Ihr habt ja vor ein paar Wochen die Verlosung für die Beta Keys gestartet. Das ihr die Keys selber von Blizzard noch nicht habt ist ja bekannt, aber wnen ich mich recht entsinne habt ihr in der Ankündigung zur Verlosung gesagt, das ihr am 30.4 die Verlosung der Gewinner machen wollt - oder hab ich da was verwechselt?

 

Fine die ganze Aktion eh etwas komisch Blizzard sagt euch wir geben euch 500 Keys schmeißt mal eine Verlosung an aber ihr wisst nicht wann ihr die bekommt...? Is das normal?

 

Gruß

brave


----------



## ZAM (2. Mai 2016)

Hallo,

 

30.04 war nur ein Zieldatum, ähnlich von Veröffentlichungstermin-Angaben von Händlern, wenn das eigentliche Datum noch offen ist.

Zum Thema Key-Verlosung haben wir übrigens das hier veröffentlicht:

http://www.buffed.de/World-of-Warcraft-Spiel-42971/News/Betakey-1193157/

 

Und um mich zu zitieren:


"Wir machen sowas auch nur, wenn wir uns sehr sicher sind, die Inhalte auch zu bekommen.

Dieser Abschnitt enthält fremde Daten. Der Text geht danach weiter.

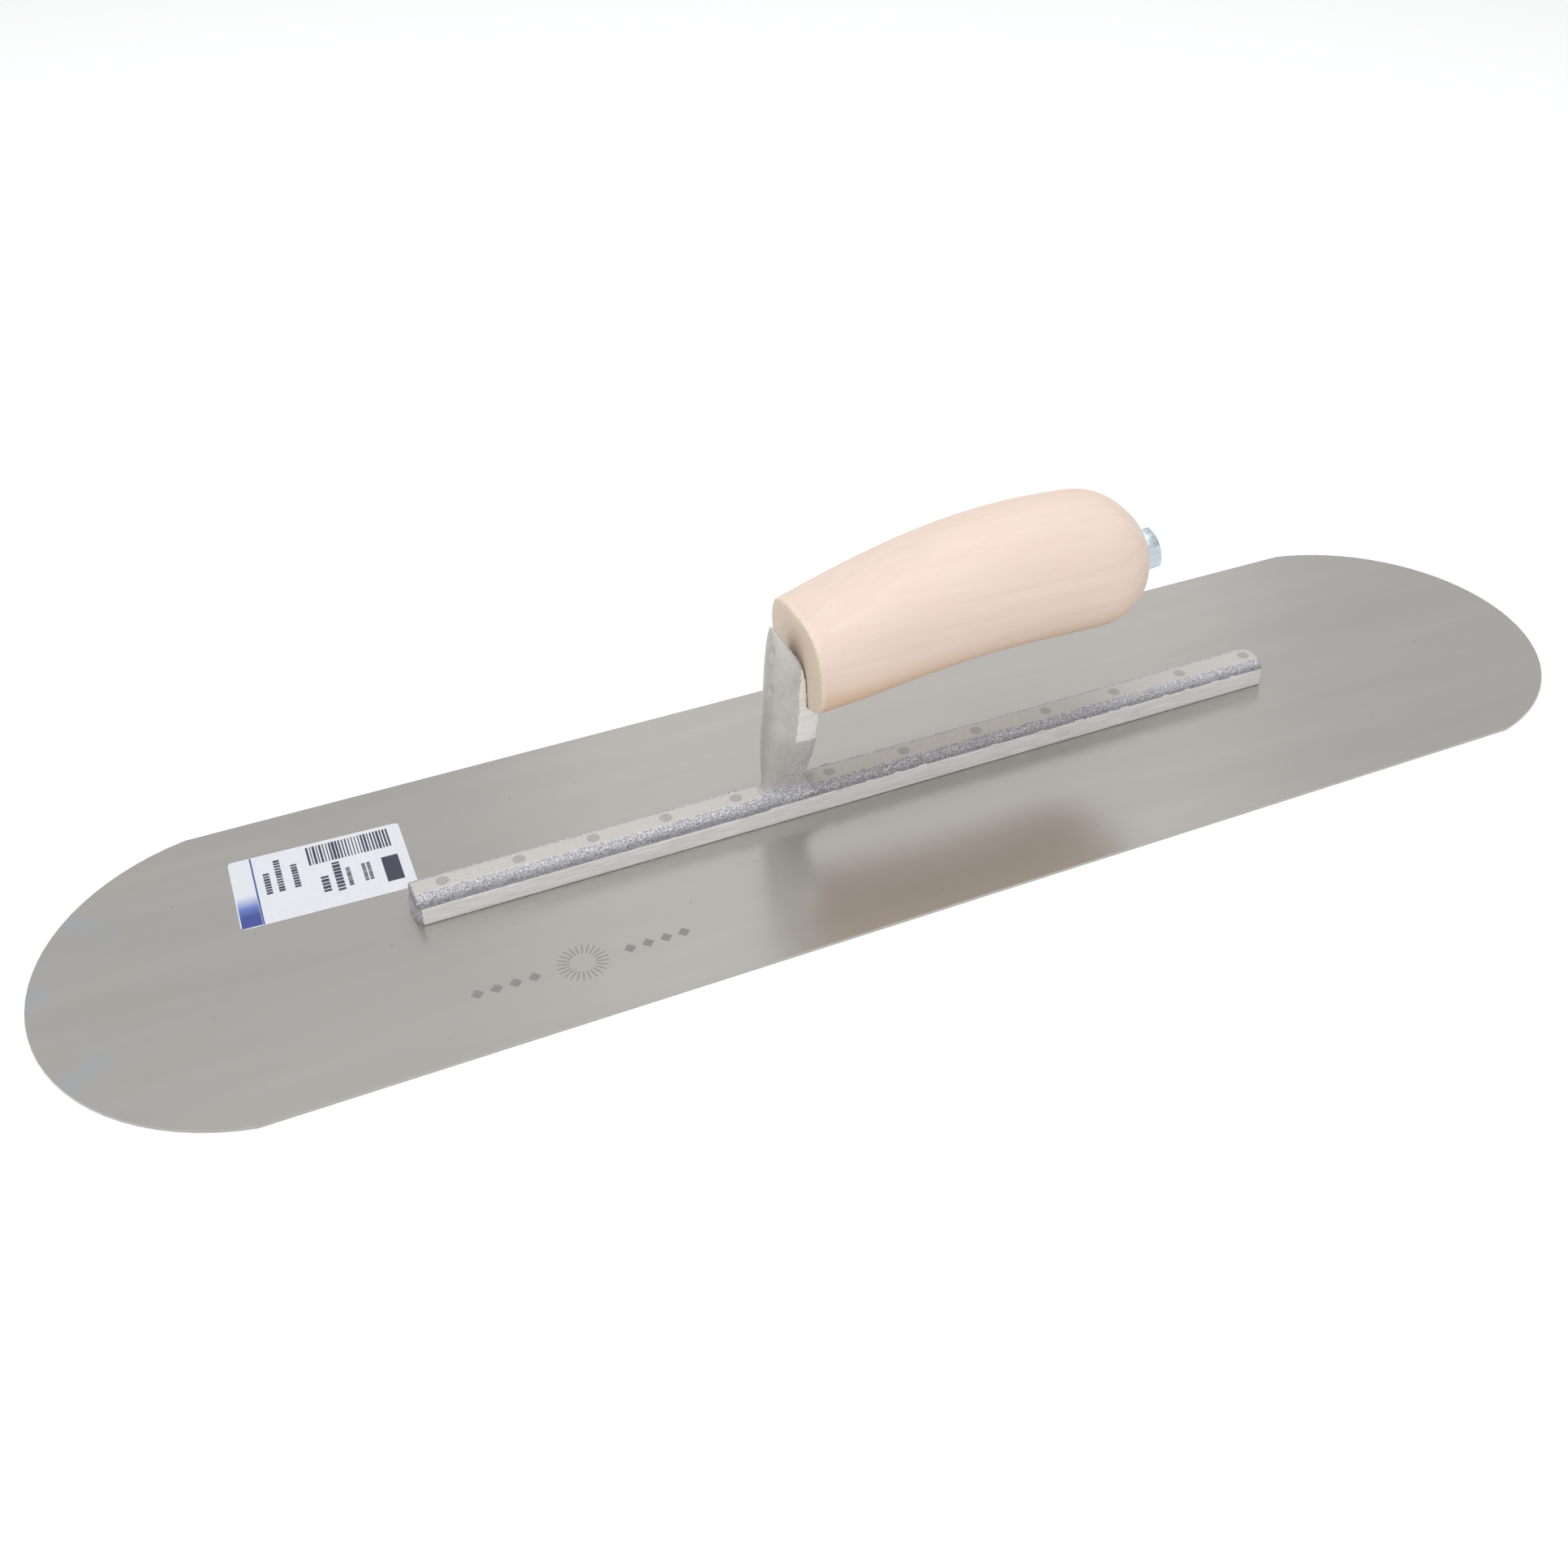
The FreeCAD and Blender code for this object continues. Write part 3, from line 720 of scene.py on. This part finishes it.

Bei Sachpreisen ist das meist was anderes, da zählen keine einfachen Zusagen. ^^ Erfahrungswert, wir machen das ja auch schon ein paar Jahre. 
 
Sobald wir die Keys haben wird die Verlosung auch gestartet und wir geben Bescheid, dass die Gewinner benachrichtigt wurden."

 
Gruß


----------



## brave78 (2. Mai 2016)

den Beitrag hab ich wohl übersehen, daber danke für den Hinweis Herr Zamperator ;-)

 

Gruß

brave


----------